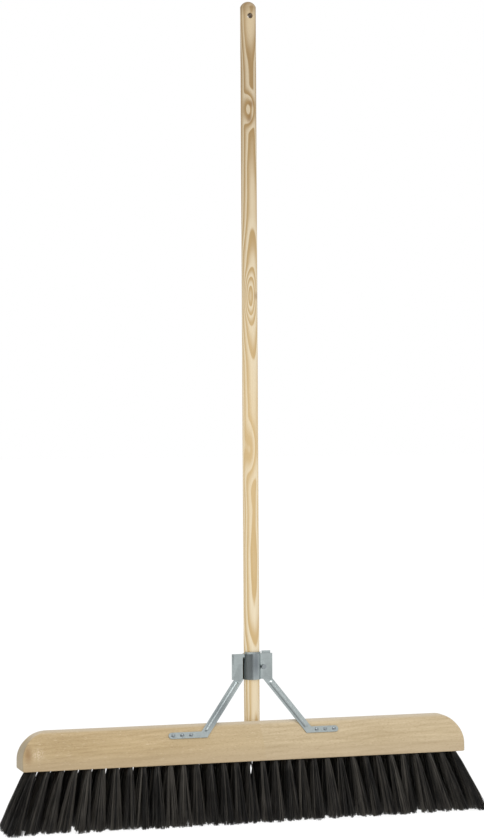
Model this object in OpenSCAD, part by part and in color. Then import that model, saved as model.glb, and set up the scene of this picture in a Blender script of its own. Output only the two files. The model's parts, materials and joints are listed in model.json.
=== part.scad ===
// Push broom: a wooden block with bristle tufts, a two-piece steel bracket and a round handle.
// X runs along the block, Y from the front to the back, Z up.  The origin is on the floor, under
// the middle of the bristle tips.

/* [Block] */
// Length of the wooden block
block_len = 800; // [600:10:1000]
// Width of the block from front to back
block_w = 58; // [54:1:70]
// Height of the block from its underside to its ridge
block_h = 66; // [62:1:72]
// Height of the upright front and back sides
side_h = 23; // [20:1:26]
// Slope of the front and back facets above the sides, from level
facet_angle = 67; // [66:0.5:69]
// Radius of the rounded upper corners at both ends
end_r = 50; // [30:1:56]
// Place of the glued joint between the two boards, right of the middle
joint_x = 26.5; // [-80:0.5:80]
// Slant of the glued joint from upright
joint_slant = 7; // [0:1:12]

/* [Bristles] */
// Free length of the bristles, from the block to the floor
bristle_h = 105; // [70:1:130]
// Number of tufts in each row
tuft_count = 33; // [21:2:33]
// Distance between tufts along a row
tuft_pitch = 23.6; // [23.2:0.1:23.8]
// Distance between rows at the block
row_pitch = 11.5; // [11:0.1:11.6]
// Distance between rows at the floor
tip_row_pitch = 20; // [19.5:0.5:21]
// Diameter of the drilled tuft holes
hole_d = 8.2; // [7.6:0.1:8.4]
// Depth of the drilled tuft holes
hole_depth = 20; // [16:1:24]
// Radius of a tuft at the floor
tip_r = 9.5; // [8:0.5:9.5]
// How far the outermost tufts lean out over their free length
end_splay = 40; // [20:1:50]

/* [Handle] */
// Diameter of the handle
handle_d = 27.5; // [24:0.5:28]
// Height of the handle's top above the floor
handle_top = 1430; // [1200:10:1600]
// Diameter of the hanging hole
hang_hole_d = 10; // [8:0.5:12]
// Distance from the handle's top to the middle of the hanging hole
hang_hole_drop = 26; // [20:1:40]

/* [Bracket] */
// Middle of the bracket and handle, right of the block's middle
bracket_x = 19; // [0:1:30]
// Thickness of the steel sheet
sheet = 1.5; // [1.2:0.1:1.8]
// Height of the clamp
clamp_h = 45; // [40:1:50]
// Height of the clamp's lower edge above the block's underside
clamp_base = 137; // [130:1:145]
// Distance from the handle's axis to the outer edge of each ear
ear_reach = 37; // [34:1:40]
// Width of the legs
leg_w = 14; // [12:0.5:15]
// Distance from the handle's axis to the foot of the right leg
leg_reach = 92; // [80:1:100]
// Distance from the handle's axis to the end of the left foot
foot_reach_left = 162; // [156:1:168]
// Distance from the handle's axis to the end of the right foot
foot_reach_right = 146; // [145:1:158]
// Distance between the screws of a foot
screw_pitch = 16; // [15:0.5:16.5]

/* [Hidden] */
$fn = 64;
eps = 0.01;

wood = "burlywood";
steel = "lightsteelblue";
bristle = [0.12, 0.12, 0.12];

// Ridge: the circle that touches both facets and the level of block_h.
half_w = block_w / 2;
rise = block_h - side_h;
ridge_r = (half_w * sin(facet_angle) - rise * cos(facet_angle)) / (1 - cos(facet_angle));

// Clamp: the sheet's middle line, the ears' plane and the gap that the bolt can close.
fit_gap = 0.05;
bore_r = handle_d / 2 + fit_gap;
mid_r = bore_r + sheet / 2;
ear_y = -3;
ear_gap = 0.8;
flange_y = ear_y + sheet + ear_gap;
bend_r = 2;
front_bend_r = 3.5;
rim_h = 3.5;
collar_z = bristle_h + clamp_base;
// The legs lie in the plane of the front facet, and the ears stand on their upper ends.
leg_rise = (clamp_base - side_h) / sin(facet_angle);
ear_plane_y = -half_w + leg_rise * cos(facet_angle) - sheet / 2 / sin(facet_angle);
handle_y = ear_plane_y - ear_y;
handle_foot = bristle_h + 57;
hang_z = handle_top - hang_hole_drop;

// Feet and screws, measured up the facet from its lower edge.
foot_up = 28;
foot_w = 11;
screw_inset = 8;
screw_head_r = 3.6;
screw_shank_r = 1.8;
screw_len = 16;

// M5 bolt, washer and nut: the washer lies just outside the flange's bend.
bolt_d = 5;
head_h = 2.6;
head_r = 4.2;
washer_r = 4.5;
washer_h = 1;
nut_h = 4;
bolt_tail = 12;
bolt_reach = mid_r + bend_r + washer_r + 0.15;
bolt_z = collar_z + clamp_h * 0.47;

// Tufts.
row_count = 5;
first = -(tuft_count - 1) / 2;
reach_x = -first * tuft_pitch;
root_r = hole_d / 2 - 0.2;
neck_r = hole_d / 2 + 0.4;
anchor_h = 3;
wire_r = 0.5;
mid_row = (row_count + 1) / 2;

function root_x(i) = (first + i) * tuft_pitch;
function lean_x(x) = 0.2 * end_splay * x / reach_x + 0.8 * end_splay * pow(x / reach_x, 3);
function row_y(row) = (row - mid_row) * row_pitch;
function lean_y(row) = (row - mid_row) * (tip_row_pitch - row_pitch);

// ---- Block ----

// Points of an arc about a centre.
function arc(centre, r, a0, a1, steps) = [for (k = [0:steps])
    centre + r * [cos(a0 + (a1 - a0) * k / steps), sin(a0 + (a1 - a0) * k / steps)]];

module block_section() {
    polygon(concat([[-half_w, side_h], [-half_w, 0], [half_w, 0], [half_w, side_h]],
        arc([0, block_h - ridge_r], ridge_r, 90 - facet_angle, 90 + facet_angle, 12)));
}

module block_outline() {
    centre_x = block_len / 2 - end_r;
    centre_z = block_h - end_r;
    polygon(concat([[-block_len / 2, 0], [block_len / 2, 0]],
        arc([centre_x, centre_z], end_r, 0, 90, 14),
        arc([-centre_x, centre_z], end_r, 90, 180, 14)));
}

module block_body() {
    intersection() {
        rotate([90, 0, 90])
            linear_extrude(block_len, center = true) block_section();
        rotate([90, 0, 0])
            linear_extrude(block_w + 2, center = true) block_outline();
    }
}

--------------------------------

- **Your instructions**: Set down all of the data above, word for word.

- **Solution to this exercise**:
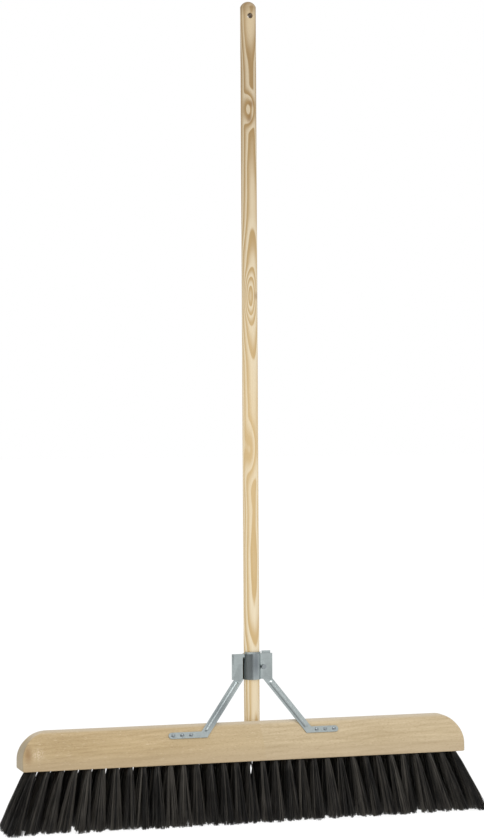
Model this object in OpenSCAD, part by part and in color. Then import that model, saved as model.glb, and set up the scene of this picture in a Blender script of its own. Output only the two files. The model's parts, materials and joints are listed in model.json.
=== part.scad ===
// Push broom: a wooden block with bristle tufts, a two-piece steel bracket and a round handle.
// X runs along the block, Y from the front to the back, Z up.  The origin is on the floor, under
// the middle of the bristle tips.

/* [Block] */
// Length of the wooden block
block_len = 800; // [600:10:1000]
// Width of the block from front to back
block_w = 58; // [54:1:70]
// Height of the block from its underside to its ridge
block_h = 66; // [62:1:72]
// Height of the upright front and back sides
side_h = 23; // [20:1:26]
// Slope of the front and back facets above the sides, from level
facet_angle = 67; // [66:0.5:69]
// Radius of the rounded upper corners at both ends
end_r = 50; // [30:1:56]
// Place of the glued joint between the two boards, right of the middle
joint_x = 26.5; // [-80:0.5:80]
// Slant of the glued joint from upright
joint_slant = 7; // [0:1:12]

/* [Bristles] */
// Free length of the bristles, from the block to the floor
bristle_h = 105; // [70:1:130]
// Number of tufts in each row
tuft_count = 33; // [21:2:33]
// Distance between tufts along a row
tuft_pitch = 23.6; // [23.2:0.1:23.8]
// Distance between rows at the block
row_pitch = 11.5; // [11:0.1:11.6]
// Distance between rows at the floor
tip_row_pitch = 20; // [19.5:0.5:21]
// Diameter of the drilled tuft holes
hole_d = 8.2; // [7.6:0.1:8.4]
// Depth of the drilled tuft holes
hole_depth = 20; // [16:1:24]
// Radius of a tuft at the floor
tip_r = 9.5; // [8:0.5:9.5]
// How far the outermost tufts lean out over their free length
end_splay = 40; // [20:1:50]

/* [Handle] */
// Diameter of the handle
handle_d = 27.5; // [24:0.5:28]
// Height of the handle's top above the floor
handle_top = 1430; // [1200:10:1600]
// Diameter of the hanging hole
hang_hole_d = 10; // [8:0.5:12]
// Distance from the handle's top to the middle of the hanging hole
hang_hole_drop = 26; // [20:1:40]

/* [Bracket] */
// Middle of the bracket and handle, right of the block's middle
bracket_x = 19; // [0:1:30]
// Thickness of the steel sheet
sheet = 1.5; // [1.2:0.1:1.8]
// Height of the clamp
clamp_h = 45; // [40:1:50]
// Height of the clamp's lower edge above the block's underside
clamp_base = 137; // [130:1:145]
// Distance from the handle's axis to the outer edge of each ear
ear_reach = 37; // [34:1:40]
// Width of the legs
leg_w = 14; // [12:0.5:15]
// Distance from the handle's axis to the foot of the right leg
leg_reach = 92; // [80:1:100]
// Distance from the handle's axis to the end of the left foot
foot_reach_left = 162; // [156:1:168]
// Distance from the handle's axis to the end of the right foot
foot_reach_right = 146; // [145:1:158]
// Distance between the screws of a foot
screw_pitch = 16; // [15:0.5:16.5]

/* [Hidden] */
$fn = 64;
eps = 0.01;

wood = "burlywood";
steel = "lightsteelblue";
bristle = [0.12, 0.12, 0.12];

// Ridge: the circle that touches both facets and the level of block_h.
half_w = block_w / 2;
rise = block_h - side_h;
ridge_r = (half_w * sin(facet_angle) - rise * cos(facet_angle)) / (1 - cos(facet_angle));

// Clamp: the sheet's middle line, the ears' plane and the gap that the bolt can close.
fit_gap = 0.05;
bore_r = handle_d / 2 + fit_gap;
mid_r = bore_r + sheet / 2;
ear_y = -3;
ear_gap = 0.8;
flange_y = ear_y + sheet + ear_gap;
bend_r = 2;
front_bend_r = 3.5;
rim_h = 3.5;
collar_z = bristle_h + clamp_base;
// The legs lie in the plane of the front facet, and the ears stand on their upper ends.
leg_rise = (clamp_base - side_h) / sin(facet_angle);
ear_plane_y = -half_w + leg_rise * cos(facet_angle) - sheet / 2 / sin(facet_angle);
handle_y = ear_plane_y - ear_y;
handle_foot = bristle_h + 57;
hang_z = handle_top - hang_hole_drop;

// Feet and screws, measured up the facet from its lower edge.
foot_up = 28;
foot_w = 11;
screw_inset = 8;
screw_head_r = 3.6;
screw_shank_r = 1.8;
screw_len = 16;

// M5 bolt, washer and nut: the washer lies just outside the flange's bend.
bolt_d = 5;
head_h = 2.6;
head_r = 4.2;
washer_r = 4.5;
washer_h = 1;
nut_h = 4;
bolt_tail = 12;
bolt_reach = mid_r + bend_r + washer_r + 0.15;
bolt_z = collar_z + clamp_h * 0.47;

// Tufts.
row_count = 5;
first = -(tuft_count - 1) / 2;
reach_x = -first * tuft_pitch;
root_r = hole_d / 2 - 0.2;
neck_r = hole_d / 2 + 0.4;
anchor_h = 3;
wire_r = 0.5;
mid_row = (row_count + 1) / 2;

function root_x(i) = (first + i) * tuft_pitch;
function lean_x(x) = 0.2 * end_splay * x / reach_x + 0.8 * end_splay * pow(x / reach_x, 3);
function row_y(row) = (row - mid_row) * row_pitch;
function lean_y(row) = (row - mid_row) * (tip_row_pitch - row_pitch);

// ---- Block ----

// Points of an arc about a centre.
function arc(centre, r, a0, a1, steps) = [for (k = [0:steps])
    centre + r * [cos(a0 + (a1 - a0) * k / steps), sin(a0 + (a1 - a0) * k / steps)]];

module block_section() {
    polygon(concat([[-half_w, side_h], [-half_w, 0], [half_w, 0], [half_w, side_h]],
        arc([0, block_h - ridge_r], ridge_r, 90 - facet_angle, 90 + facet_angle, 12)));
}

module block_outline() {
    centre_x = block_len / 2 - end_r;
    centre_z = block_h - end_r;
    polygon(concat([[-block_len / 2, 0], [block_len / 2, 0]],
        arc([centre_x, centre_z], end_r, 0, 90, 14),
        arc([-centre_x, centre_z], end_r, 90, 180, 14)));
}

module block_body() {
    intersection() {
        rotate([90, 0, 90])
            linear_extrude(block_len, center = true) block_section();
        rotate([90, 0, 0])
            linear_extrude(block_w + 2, center = true) block_outline();
    }
}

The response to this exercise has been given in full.